Effective GCP strategies:
- Use natural features as supplementary control points (distinctive rocks, termite mounds)
- Deploy GCPs at dawn before animal activity peaks
- Secure markers with long stakes—curious elephants investigate everything
- Photograph each GCP with a handheld GPS for redundancy
- Plan for 5-7 GCPs per square kilometer in open terrain, 8-10 in complex topography
Flight Planning for Habitat Surveys
Photogrammetry missions require different parameters than direct wildlife observation:
| Parameter | Wildlife Observation | Habitat Photogrammetry |
|---|---|---|
| Altitude | Variable (30-120m) | Fixed (80-100m) |
| Speed | 3-8 m/s | 8-12 m/s |
| Overlap | Not applicable | 75% front, 65% side |
| Pattern | Manual/POI | Grid/Double Grid |
| Camera Angle | Variable | Nadir (-90°) |
| Image Interval | Continuous video | 2-second intervals |
BVLOS Operations for Wildlife Corridor Surveys
Wildlife corridors often span tens of kilometers, making Beyond Visual Line of Sight operations essential. The M4's O3 transmission system maintains reliable links across distances that would defeat lesser platforms.
Regulatory Compliance
BVLOS wildlife surveys require proper authorization. Most jurisdictions demand:
- Specific operational approval from aviation authorities
- Documented risk assessment for the survey area
- Visual observers at calculated intervals (typically every 2-3km)
- Coordination with air traffic control if near controlled airspace
- Emergency procedures for lost link scenarios
Maintaining Link Integrity
O3 transmission handles most terrain challenges, but wildlife areas often include factors that degrade signals:
- Dense tree canopy absorbs radio frequencies
- Terrain masking from hills and ridgelines
- Electromagnetic interference from research equipment or nearby infrastructure
- Weather conditions affecting signal propagation
Position your ground station on elevated terrain with clear sightlines along the planned route. For corridor surveys, I establish relay positions every 8-10km where an assistant with a tablet can monitor the feed and assume control if primary link degrades.
Data Security for Sensitive Species
Poaching networks actively seek location data for high-value species.
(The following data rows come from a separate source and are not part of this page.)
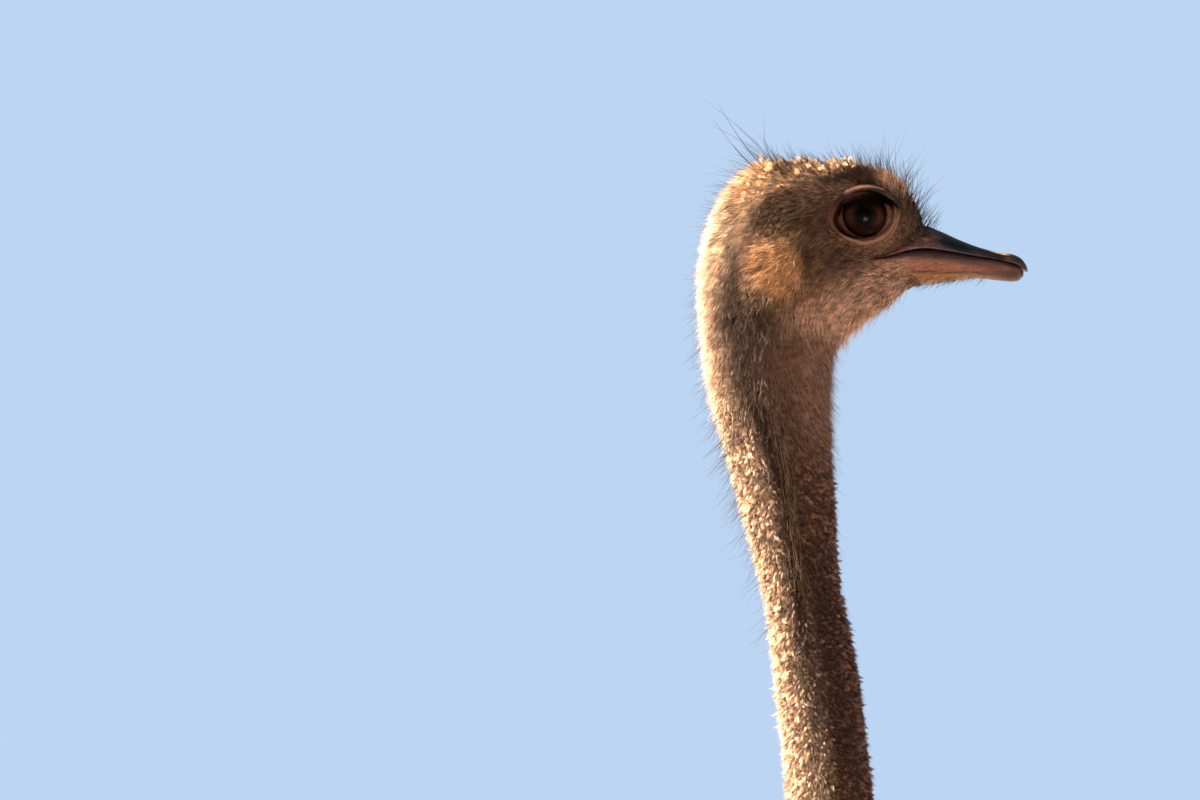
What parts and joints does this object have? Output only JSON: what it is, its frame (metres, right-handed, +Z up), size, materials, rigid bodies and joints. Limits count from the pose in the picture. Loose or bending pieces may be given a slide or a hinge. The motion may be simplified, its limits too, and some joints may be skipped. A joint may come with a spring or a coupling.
{
  "type": "ostrich",
  "caption": "Life-size standing ostrich hen, head up on a long downy neck, wings folded, feet slightly apart, as a still display model.",
  "frame": {"origin": "on the floor, under the middle of the bird's bounding box", "axes": "+X ahead, the way the bird faces; +Y to its left; +Z up"},
  "size_m": [1.2069, 0.508, 1.95],
  "materials": {
    "hen_down": "short woolly down and fine hair-like feathers, beige-brown",
    "grey_brown_plumage": "loose soft body feathers, grey-brown with pale fringes",
    "pale_plumes": "long drooping plumes, pale grey-brown",
    "bare_skin": "bare pinkish-grey skin with fine folds",
    "leg_scales": "horny scutes and small scales, grey-brown",
    "bill_horn": "smooth dark horn over the ridge, pinkish-brown at the gape and lower edge",
    "claw_horn": "worn dark horn",
    "eye": "wet gloss over a very dark brown iris"
  },
  "bodies": {
    "root": {"head": "hen_down", "bill_upper": "bill_horn", "bill_lower": "bill_horn", "eye_right": "eye", "ear_right": "hen_down", "eye_left": "eye", "ear_left": "hen_down", "neck_upper": "hen_down", "neck_middle": "hen_down", "neck_lower": "hen_down", "trunk": "grey_brown_plumage", "wing_right": "grey_brown_plumage", "thigh_right": "bare_skin", "shank_right": "leg_scales", "foot_right": "leg_scales", "toe_inner_right": "leg_scales", "claw_inner_right": "claw_horn", "toe_outer_right": "leg_scales", "wing_left": "grey_brown_plumage", "thigh_left": "bare_skin", "shank_left": "leg_scales", "foot_left": "leg_scales", "toe_inner_left": "leg_scales", "claw_inner_left": "claw_horn", "toe_outer_left": "leg_scales", "tail": "pale_plumes"}
  },
  "joints": []
}
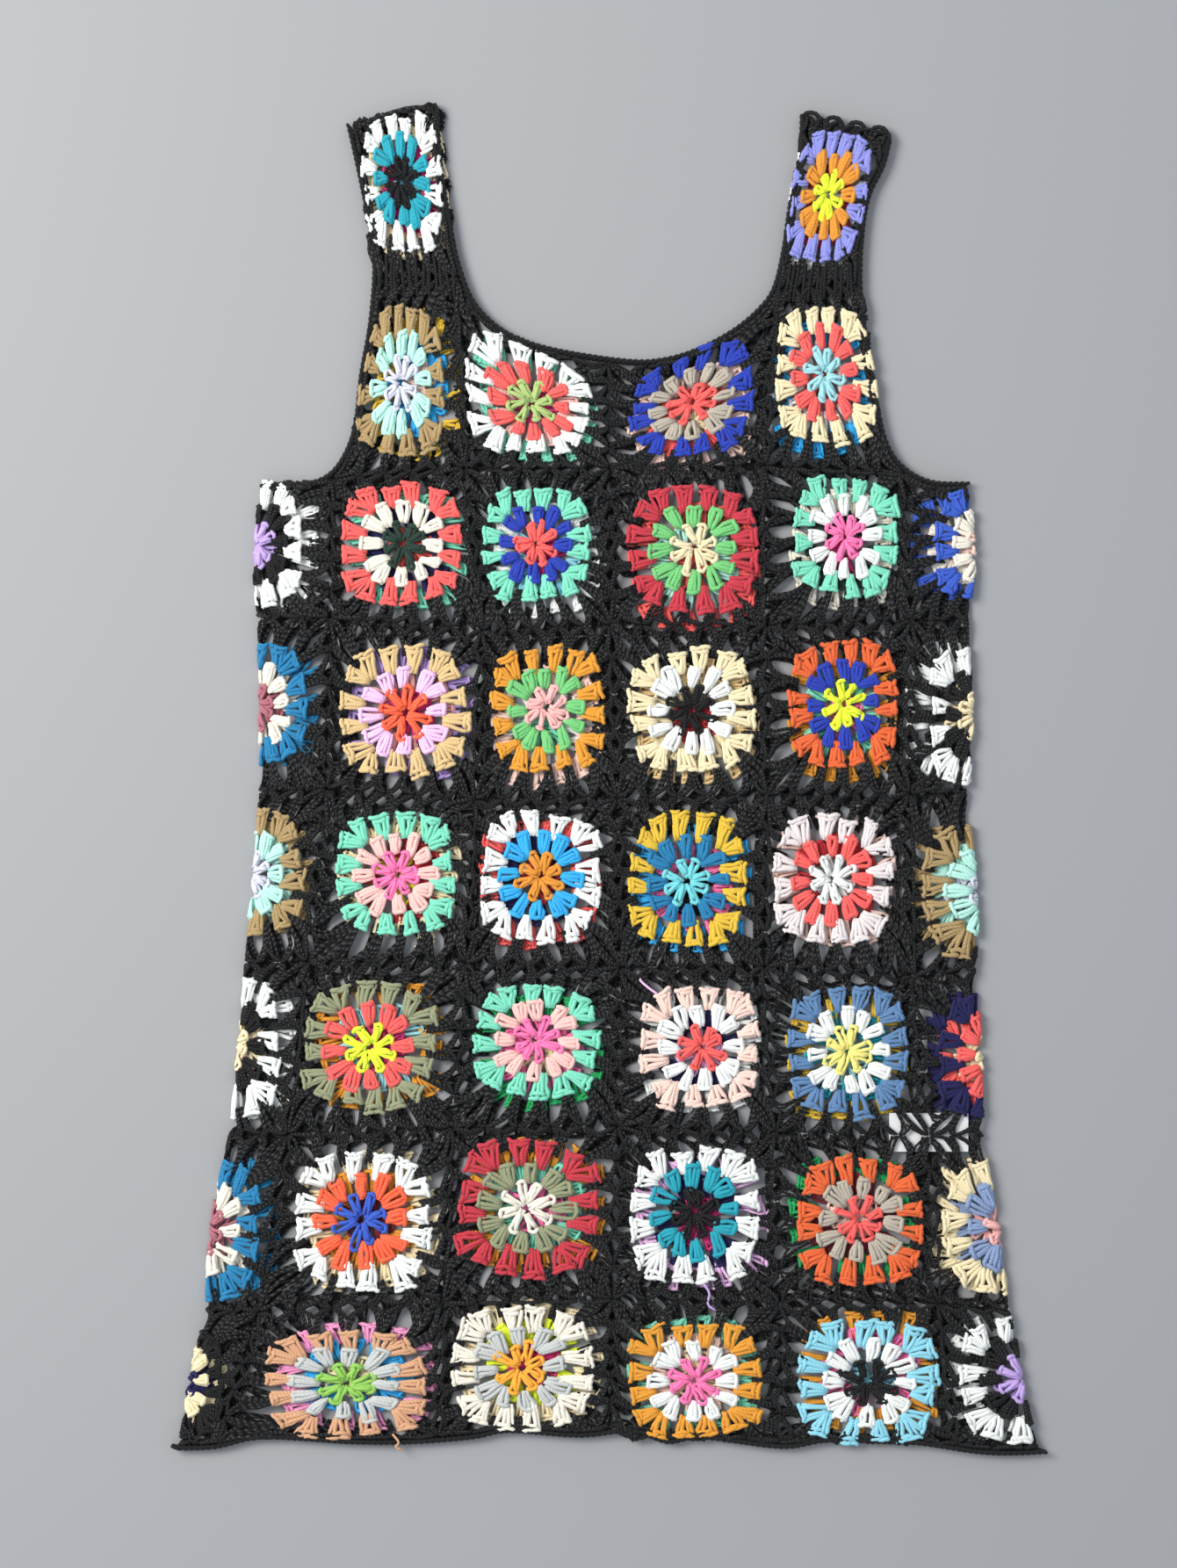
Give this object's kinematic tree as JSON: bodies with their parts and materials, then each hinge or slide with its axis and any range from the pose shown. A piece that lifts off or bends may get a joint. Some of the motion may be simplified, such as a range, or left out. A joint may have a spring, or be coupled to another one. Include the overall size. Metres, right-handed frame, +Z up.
{
  "type": "crochet cami dress, laid flat",
  "caption": "Sleeveless crochet dress of many-coloured granny squares joined in black lace, with wide square straps, laid flat on its back.",
  "frame": {"origin": "centre of the underside of the whole dress's box, on the surface it lies on", "axes": "+X towards the wearer's left side, which is on the right in the picture; +Y from the hem to the straps; +Z up, out of the front of the dress"},
  "size_m": [0.5421, 0.837, 0.0069],
  "materials": {
    "coral_cotton": "coral cotton yarn, crocheted, matt",
    "mint_cotton": "mint cotton yarn, crocheted, matt",
    "crimson_cotton": "crimson cotton yarn, crocheted, matt",
    "black_cotton": "black cotton yarn, crocheted, matt",
    "white_cotton": "white cotton yarn, crocheted, matt",
    "royal_cotton": "royal cotton yarn, crocheted, matt",
    "tan_cotton": "tan cotton yarn, crocheted, matt",
    "gold_cotton": "gold cotton yarn, crocheted, matt",
    "cream_cotton": "cream cotton yarn, crocheted, matt",
    "orange_cotton": "orange cotton yarn, crocheted, matt",
    "cerulean_cotton": "cerulean cotton yarn, crocheted, matt",
    "mustard_cotton": "mustard cotton yarn, crocheted, matt",
    "peach_cotton": "peach cotton yarn, crocheted, matt",
    "khaki_cotton": "khaki cotton yarn, crocheted, matt",
    "sage_cotton": "sage cotton yarn, crocheted, matt",
    "steel_cotton": "steel cotton yarn, crocheted, matt",
    "navy_cotton": "navy cotton yarn, crocheted, matt",
    "brown_cotton": "brown cotton yarn, crocheted, matt",
    "sky_cotton": "sky cotton yarn, crocheted, matt",
    "periwinkle_cotton": "periwinkle cotton yarn, crocheted, matt",
    "label_tape": "plain woven white tape, matt"
  },
  "bodies": {
    "root": {"front_row1_square1": "coral_cotton", "front_row1_square2": "mint_cotton", "front_row1_square3": "crimson_cotton", "front_row1_square4": "mint_cotton", "back_row1": "black_cotton", "side_left_row1": "white_cotton", "side_right_row1": "royal_cotton", "front_row2_square1": "tan_cotton", "front_row2_square2": "gold_cotton", "front_row2_square3": "cream_cotton", "front_row2_square4": "orange_cotton", "back_row2": "black_cotton", "side_left_row2": "cerulean_cotton", "side_right_row2": "white_cotton", "front_row3_square1": "mint_cotton", "front_row3_square2": "white_cotton", "front_row3_square3": "mustard_cotton", "front_row3_square4": "peach_cotton", "back_row3": "black_cotton", "side_left_row3": "khaki_cotton", "side_right_row3": "khaki_cotton", "front_row4_square1": "sage_cotton", "front_row4_square2": "mint_cotton", "front_row4_square3": "peach_cotton", "front_row4_square4": "steel_cotton", "back_row4": "black_cotton", "side_left_row4": "white_cotton", "side_right_row4": "navy_cotton", "front_row5_square1": "white_cotton", "front_row5_square2": "crimson_cotton", "front_row5_square3": "white_cotton", "front_row5_square4": "orange_cotton", "back_row5": "black_cotton", "side_left_row5": "cerulean_cotton", "side_right_row5": "cream_cotton", "front_row6_square1": "brown_cotton", "front_row6_square2": "cream_cotton", "front_row6_square3": "gold_cotton", "front_row6_square4": "sky_cotton", "back_row6": "black_cotton", "side_left_row6": "black_cotton", "side_right_row6": "white_cotton", "front_yoke_square1": "khaki_cotton", "back_yoke_square1": "black_cotton", "front_yoke_square2": "white_cotton", "back_yoke_square2": "black_cotton", "front_yoke_square3": "royal_cotton", "back_yoke_square3": "black_cotton", "front_yoke_square4": "cream_cotton", "back_yoke_square4": "black_cotton", "strap_left_front": "white_cotton", "strap_left_back": "black_cotton", "strap_right_front": "periwinkle_cotton", "strap_right_back": "black_cotton", "armhole_left_edging": "black_cotton", "neck_edging": "black_cotton", "armhole_right_edging": "black_cotton", "hem_edging": "black_cotton", "side_label": "label_tape"}
  },
  "joints": []
}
The M4's AES-256 encryption protects transmission, but comprehensive security requires additional measures.
Protecting Location Intelligence
- Disable geotagging on exported images when sharing with non-essential personnel
- Use encrypted storage for all flight logs and imagery
- Implement access controls limiting who can view precise coordinates
- Sanitize metadata before publishing research findings
- Vary survey timing to prevent pattern recognition by hostile observers
Expert Insight: For critically endangered species, I maintain two data sets—one with accurate locations for authorized researchers, another with coordinates offset by 5-10km for general reporting. This protects animals while still enabling population trend analysis.
Common Mistakes to Avoid
Ignoring wind chill on batteries: Air temperature might read 5°C, but 30 km/h winds create effective temperatures well below freezing. Batteries drain faster than ground-level thermometers suggest.
Flying too low over sensitive species: Minimum safe altitudes vary by species. Nesting birds may require 100m+ vertical separation. Research your target species' disturbance thresholds before planning missions.
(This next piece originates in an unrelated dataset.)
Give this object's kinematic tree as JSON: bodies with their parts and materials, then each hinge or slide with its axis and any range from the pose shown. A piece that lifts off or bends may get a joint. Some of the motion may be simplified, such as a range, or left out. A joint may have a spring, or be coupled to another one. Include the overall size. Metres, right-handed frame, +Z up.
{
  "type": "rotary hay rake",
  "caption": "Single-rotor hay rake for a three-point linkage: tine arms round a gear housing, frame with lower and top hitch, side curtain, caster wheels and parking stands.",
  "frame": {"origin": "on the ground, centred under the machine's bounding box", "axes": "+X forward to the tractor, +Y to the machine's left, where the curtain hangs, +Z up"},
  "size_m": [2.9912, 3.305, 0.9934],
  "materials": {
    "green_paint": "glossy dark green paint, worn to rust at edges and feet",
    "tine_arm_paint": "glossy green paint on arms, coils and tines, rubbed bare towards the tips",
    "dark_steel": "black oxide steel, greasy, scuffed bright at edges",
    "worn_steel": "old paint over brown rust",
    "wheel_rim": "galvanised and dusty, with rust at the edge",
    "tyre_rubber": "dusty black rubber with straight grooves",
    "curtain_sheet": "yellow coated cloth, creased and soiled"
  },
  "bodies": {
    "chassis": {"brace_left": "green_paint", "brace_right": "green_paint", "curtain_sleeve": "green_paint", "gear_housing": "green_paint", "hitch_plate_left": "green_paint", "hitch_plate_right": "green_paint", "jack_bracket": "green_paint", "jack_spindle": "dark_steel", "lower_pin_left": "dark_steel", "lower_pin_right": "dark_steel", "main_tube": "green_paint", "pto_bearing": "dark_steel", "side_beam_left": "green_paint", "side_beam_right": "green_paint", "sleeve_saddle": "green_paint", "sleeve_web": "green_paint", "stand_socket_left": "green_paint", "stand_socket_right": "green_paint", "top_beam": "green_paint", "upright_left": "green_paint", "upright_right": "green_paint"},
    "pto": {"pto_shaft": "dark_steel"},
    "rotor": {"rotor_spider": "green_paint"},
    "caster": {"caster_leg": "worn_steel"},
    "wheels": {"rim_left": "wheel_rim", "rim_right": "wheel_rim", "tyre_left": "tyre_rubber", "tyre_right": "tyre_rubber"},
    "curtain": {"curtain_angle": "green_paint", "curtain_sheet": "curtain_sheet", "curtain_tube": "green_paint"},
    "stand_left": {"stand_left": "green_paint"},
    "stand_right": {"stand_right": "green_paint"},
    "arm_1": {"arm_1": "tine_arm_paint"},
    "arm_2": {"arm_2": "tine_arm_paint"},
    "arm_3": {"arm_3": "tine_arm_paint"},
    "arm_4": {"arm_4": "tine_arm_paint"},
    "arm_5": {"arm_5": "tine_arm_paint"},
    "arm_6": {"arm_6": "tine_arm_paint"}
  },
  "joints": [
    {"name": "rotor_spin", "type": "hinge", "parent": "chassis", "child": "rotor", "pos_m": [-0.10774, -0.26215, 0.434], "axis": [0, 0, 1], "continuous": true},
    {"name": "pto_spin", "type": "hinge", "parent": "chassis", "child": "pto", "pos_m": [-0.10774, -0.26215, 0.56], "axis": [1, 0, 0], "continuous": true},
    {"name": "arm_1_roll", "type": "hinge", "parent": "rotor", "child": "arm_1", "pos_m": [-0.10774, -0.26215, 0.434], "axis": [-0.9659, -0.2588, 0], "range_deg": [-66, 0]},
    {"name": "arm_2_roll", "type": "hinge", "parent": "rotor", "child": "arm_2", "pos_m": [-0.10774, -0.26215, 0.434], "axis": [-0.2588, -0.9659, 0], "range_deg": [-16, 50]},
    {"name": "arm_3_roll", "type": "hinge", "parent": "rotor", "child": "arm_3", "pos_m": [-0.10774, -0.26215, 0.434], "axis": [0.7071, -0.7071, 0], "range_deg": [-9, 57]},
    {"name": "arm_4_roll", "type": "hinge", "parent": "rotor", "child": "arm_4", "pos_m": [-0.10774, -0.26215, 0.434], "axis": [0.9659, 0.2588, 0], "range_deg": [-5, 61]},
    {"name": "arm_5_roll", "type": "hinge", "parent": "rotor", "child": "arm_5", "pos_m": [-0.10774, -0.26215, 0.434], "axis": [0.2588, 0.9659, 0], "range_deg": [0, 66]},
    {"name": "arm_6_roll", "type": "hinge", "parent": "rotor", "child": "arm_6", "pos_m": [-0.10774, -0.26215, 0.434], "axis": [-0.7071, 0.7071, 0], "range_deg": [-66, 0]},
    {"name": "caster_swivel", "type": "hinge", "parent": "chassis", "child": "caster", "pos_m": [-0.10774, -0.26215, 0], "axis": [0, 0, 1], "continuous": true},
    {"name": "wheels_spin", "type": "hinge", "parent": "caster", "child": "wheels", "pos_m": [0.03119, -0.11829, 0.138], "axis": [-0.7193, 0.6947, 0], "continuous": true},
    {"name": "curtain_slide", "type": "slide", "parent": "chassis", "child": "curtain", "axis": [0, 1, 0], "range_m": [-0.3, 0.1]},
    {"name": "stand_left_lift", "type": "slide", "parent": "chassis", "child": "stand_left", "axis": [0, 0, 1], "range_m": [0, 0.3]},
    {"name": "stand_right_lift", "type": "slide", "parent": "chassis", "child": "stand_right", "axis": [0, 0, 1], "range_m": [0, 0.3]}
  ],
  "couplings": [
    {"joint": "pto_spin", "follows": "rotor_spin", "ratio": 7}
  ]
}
Neglecting backup navigation: GPS jamming and spoofing occur in some wildlife areas, particularly near conflict zones. The M4's visual positioning helps, but always carry paper maps and compass as ultimate backup.
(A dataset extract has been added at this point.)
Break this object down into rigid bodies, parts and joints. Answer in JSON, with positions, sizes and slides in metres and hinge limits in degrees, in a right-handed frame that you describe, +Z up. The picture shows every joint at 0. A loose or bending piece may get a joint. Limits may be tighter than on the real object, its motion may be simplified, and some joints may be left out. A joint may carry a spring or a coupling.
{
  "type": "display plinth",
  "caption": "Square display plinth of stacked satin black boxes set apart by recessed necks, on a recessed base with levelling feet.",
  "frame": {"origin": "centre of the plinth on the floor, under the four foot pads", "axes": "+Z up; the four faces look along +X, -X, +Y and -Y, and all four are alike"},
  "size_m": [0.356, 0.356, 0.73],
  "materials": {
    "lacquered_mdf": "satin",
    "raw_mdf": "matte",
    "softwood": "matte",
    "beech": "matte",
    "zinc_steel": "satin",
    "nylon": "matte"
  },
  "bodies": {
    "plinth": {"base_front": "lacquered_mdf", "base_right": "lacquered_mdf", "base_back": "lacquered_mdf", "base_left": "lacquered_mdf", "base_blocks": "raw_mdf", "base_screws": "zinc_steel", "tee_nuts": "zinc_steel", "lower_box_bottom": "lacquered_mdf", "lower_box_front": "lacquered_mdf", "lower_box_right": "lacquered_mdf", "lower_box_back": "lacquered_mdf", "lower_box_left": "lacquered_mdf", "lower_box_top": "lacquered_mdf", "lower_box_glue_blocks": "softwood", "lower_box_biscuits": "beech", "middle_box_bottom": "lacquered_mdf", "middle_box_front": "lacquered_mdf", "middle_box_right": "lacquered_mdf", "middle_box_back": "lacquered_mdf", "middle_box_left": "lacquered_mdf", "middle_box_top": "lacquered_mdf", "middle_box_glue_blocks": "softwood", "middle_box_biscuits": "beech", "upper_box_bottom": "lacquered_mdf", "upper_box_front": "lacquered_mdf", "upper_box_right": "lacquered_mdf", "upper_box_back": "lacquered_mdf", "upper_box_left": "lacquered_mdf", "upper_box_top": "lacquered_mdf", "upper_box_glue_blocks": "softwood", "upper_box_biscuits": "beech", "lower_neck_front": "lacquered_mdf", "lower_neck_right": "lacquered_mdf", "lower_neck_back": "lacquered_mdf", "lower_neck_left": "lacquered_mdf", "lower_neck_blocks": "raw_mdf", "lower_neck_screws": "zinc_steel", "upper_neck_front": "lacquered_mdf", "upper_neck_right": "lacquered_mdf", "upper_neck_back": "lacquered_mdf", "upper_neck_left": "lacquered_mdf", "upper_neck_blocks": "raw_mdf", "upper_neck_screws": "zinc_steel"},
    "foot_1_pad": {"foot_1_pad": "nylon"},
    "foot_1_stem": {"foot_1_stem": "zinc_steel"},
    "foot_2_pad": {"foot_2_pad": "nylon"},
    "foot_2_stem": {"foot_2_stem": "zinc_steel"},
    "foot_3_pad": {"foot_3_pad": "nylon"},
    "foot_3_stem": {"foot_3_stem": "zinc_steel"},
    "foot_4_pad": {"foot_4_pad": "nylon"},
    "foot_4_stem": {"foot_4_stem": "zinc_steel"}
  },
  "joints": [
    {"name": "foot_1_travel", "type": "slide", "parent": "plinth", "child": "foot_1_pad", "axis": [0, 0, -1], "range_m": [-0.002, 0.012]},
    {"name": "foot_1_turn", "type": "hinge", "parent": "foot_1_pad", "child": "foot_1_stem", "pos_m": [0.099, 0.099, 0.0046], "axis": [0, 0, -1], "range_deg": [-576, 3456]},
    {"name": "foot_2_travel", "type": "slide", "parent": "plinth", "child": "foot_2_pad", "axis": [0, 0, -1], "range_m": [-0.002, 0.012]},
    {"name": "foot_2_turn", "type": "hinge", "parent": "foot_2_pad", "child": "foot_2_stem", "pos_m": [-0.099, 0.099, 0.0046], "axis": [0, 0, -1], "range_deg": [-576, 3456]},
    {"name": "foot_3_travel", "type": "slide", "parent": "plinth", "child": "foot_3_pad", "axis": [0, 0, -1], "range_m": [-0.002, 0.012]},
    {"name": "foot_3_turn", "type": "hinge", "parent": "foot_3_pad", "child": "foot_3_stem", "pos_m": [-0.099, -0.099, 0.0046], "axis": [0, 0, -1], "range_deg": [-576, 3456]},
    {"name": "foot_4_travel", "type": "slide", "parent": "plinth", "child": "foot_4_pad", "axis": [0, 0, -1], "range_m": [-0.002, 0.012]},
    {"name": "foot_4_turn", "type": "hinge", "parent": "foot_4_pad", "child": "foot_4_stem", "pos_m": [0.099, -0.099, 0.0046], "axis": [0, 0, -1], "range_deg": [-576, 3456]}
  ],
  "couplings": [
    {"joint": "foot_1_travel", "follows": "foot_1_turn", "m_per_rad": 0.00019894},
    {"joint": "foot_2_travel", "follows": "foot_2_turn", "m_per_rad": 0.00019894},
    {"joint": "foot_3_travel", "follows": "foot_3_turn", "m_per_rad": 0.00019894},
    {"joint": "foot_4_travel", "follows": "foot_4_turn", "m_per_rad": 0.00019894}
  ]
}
Underestimating data storage needs: A single thermal survey generates 40-60GB of imagery. Carry sufficient microSD cards and portable drives. Running out of storage mid-mission wastes flight time and battery cycles.
Skipping pre-flight calibration: Temperature swings between storage and flight conditions affect IMU and compass accuracy. Always recalibrate when temperature differential exceeds 15°C.
Frequently Asked Questions
How does the Matrice 4 perform in heavy rain during wildlife surveys?
The M4 carries an IP55 rating, handling light to moderate rain without issues. Heavy downpours degrade camera performance and create safety risks from reduced visibility. I suspend operations when rainfall exceeds 10mm/hour or visibility drops below 1km. Thermal imaging actually improves in light rain as precipitation cools background surfaces, increasing animal thermal contrast.
What's the maximum effective range for thermal wildlife detection?
Detection range depends on animal size and thermal contrast. Large mammals like elephants remain detectable at 1.5-2km under optimal conditions. Medium-sized animals (deer, wolves) typically require 800m-1.2km proximity. Small mammals need 300-500m range for reliable identification. These figures assume clear atmospheric conditions—humidity, dust, and heat shimmer reduce effective range significantly.
Can the M4 track fast-moving wildlife effectively?
The M4's tracking algorithms handle speeds up to 50 km/h reliably, covering most terrestrial wildlife. For faster subjects like cheetahs at full sprint or fleeing antelope, manual tracking with an experienced operator outperforms automated systems. The O3 transmission's low latency (120ms) enables responsive manual control even at extended ranges.